I went to see the English National Ballet in Chatswood for two reasons: to see Apollo (Stravinsky/Balanchine) and to check out The Concourse, only recently opened.
I was pretty certain I’d never seen Apollo before. But a check of the Australian Ballet’s repertoire history suggests that I might have seen it, around the time I was at uni. There are all sorts of explanations for that: a missed performance, the ballet may have been offered in Melbourne but not Sydney (the repertoire history gives only the date of first performance), and so on. Anyway, I was effectively seeing it for the first time.
Recently the Australian Ballet quoted me in a program book as saying that ballet was “music made visible”. Not an original observation by any stretch! And if any choreographer exemplifies the idea of music made visible in dance it’s Balanchine. This is the man who said that if he weren’t a choreographer, he “would not be anything, probably. Perhaps a musician.” In the ballet, Apollo’s favoured muse is, naturally, Terpsichore, muse of the dance, but she carries as her symbol a lyre, a musical instrument. Balanchine is the kind of choreographer who asks you to listen to the ballet and see the music.
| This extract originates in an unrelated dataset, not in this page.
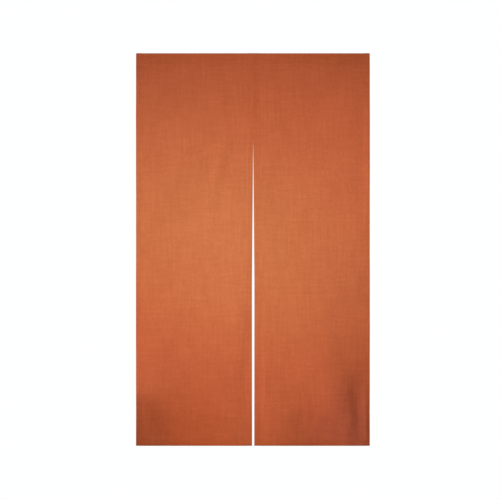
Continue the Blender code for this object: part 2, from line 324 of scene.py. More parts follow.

Apollo (English National Ballet)
Which is why you can’t see Apollo and imagine it being danced to any other score – unlike the work at the other end of the triple bill: Serge Lifar’s Suite en blanc to music from Lalo’s Namouna. Suite en blanc is one of those company showcase pieces in the tradition of Pas de Quatre, created for Taglioni and three other leading 19th-century ballerinas. The effect is numbingly generic, even when beautifully executed and the ballet hasn’t aged particularly well.
And yet Apollo was premiered in 1928, Suite en blanc in 1943. Apollo, however, is the ballet that still seems fresh today and remains a delight to watch. Choreographic originality is a big aspect of that. And there’s no denying that Apollo has the better music.
In the middle: a selection of three pas de deux: Hans van Manen’s piece to Satie’s Trois Gnossienes (with the piano and its player on stage) was new to me and a real treat. The Manon pas de deux was the bedroom scene, in which Manon interrupts Des Grieux from his letter writing. I was slightly disappointed: for musical reasons my favourite is the pas de deux from, if I recall correctly, earlier in Act I – the one that uses Massenet’s gorgeous and haunting Elégie.
The fireworks came in the form of the Black Swan pas de deux from Act III Swan Lake, the one with the 32 fouette pirouettes, which we of course applaud.* While it’s fun to see something like this performed as a showpiece, as with any bleeding chunk you lose a lot in the context. Where are the courtiers? The other potential brides? Siegfried’s mother? And where’s Rothbart, coaching his daughter Odile from the back corner of the stage and providing the explanation for her sudden shift from coldly imperious to tender and vulnerable with the trademark fluttering ‘swan arms’.
The ‘live orchestra’ of the publicity turned out to be a scaled-back Willoughby Symphony Orchestra (strings: 5.4.2.2.1) led by Sophie Rowell and performing in a smidgin of a pit. They acquitted themselves well in Apollo, which may well have received the most rehearsal.
My thoughts on the Concourse Theatre? This is a small space seating about 500. I can imagine it working very well for drama and for small-scale musical theatre, but it felt wrong for ballet – too small both literally and psychologically. Ballet will never be an intimate art form. Perhaps that’s partly due to its origins in court display, partly to its physicality and partly to the supreme level of artifice involved – you need a certain ‘distance’ as an audience member to enjoy its spectacle and the dancers need a certain amount of space in order to do their thing and sustain the magic. Seeing ballet in this intimate space made me feel like I was seeing a provincial tour. (Not helped by some fairly basic lighting and creaky stage furniture.) It brought to mind the kind of scene you get in The Red Shoes when the undiscovered Moira Shearer is dancing in a suburban town hall, and backstage someone is dropping the needle on the next record. Of course, we know Moira Shearer is a star, and so are these dancers. But I’d rather see them in London’s Coliseum.
* Postscript…
Once again, I envy the ballet world. No hang ups about applause here. It’s very simple: if the dancers take a bow (or if the music makes a definitive pause for a change of scene) it’s a cue to applaud; if somebody does something overtly impressive then a smattering of applause mid-variation (as in a jazz club) is just fine, if you wish. Some ballets are more applause-inducing than others and it seems there’s very little confusion about which is which. No one glares at anyone. Although I was mentally glaring at the couple of ladies behind me: beautifully quiet during the neoclassical and abstract works, the minute they got the “more passionate” ballets they’d been waiting for they started in with the whispered commentary. Ssssigh.
Post-postscript…
Not fond at all of foyer music during interval – live or piped. Especially in any performance involving music, the interval is a time for rest and creating a fresh mental space.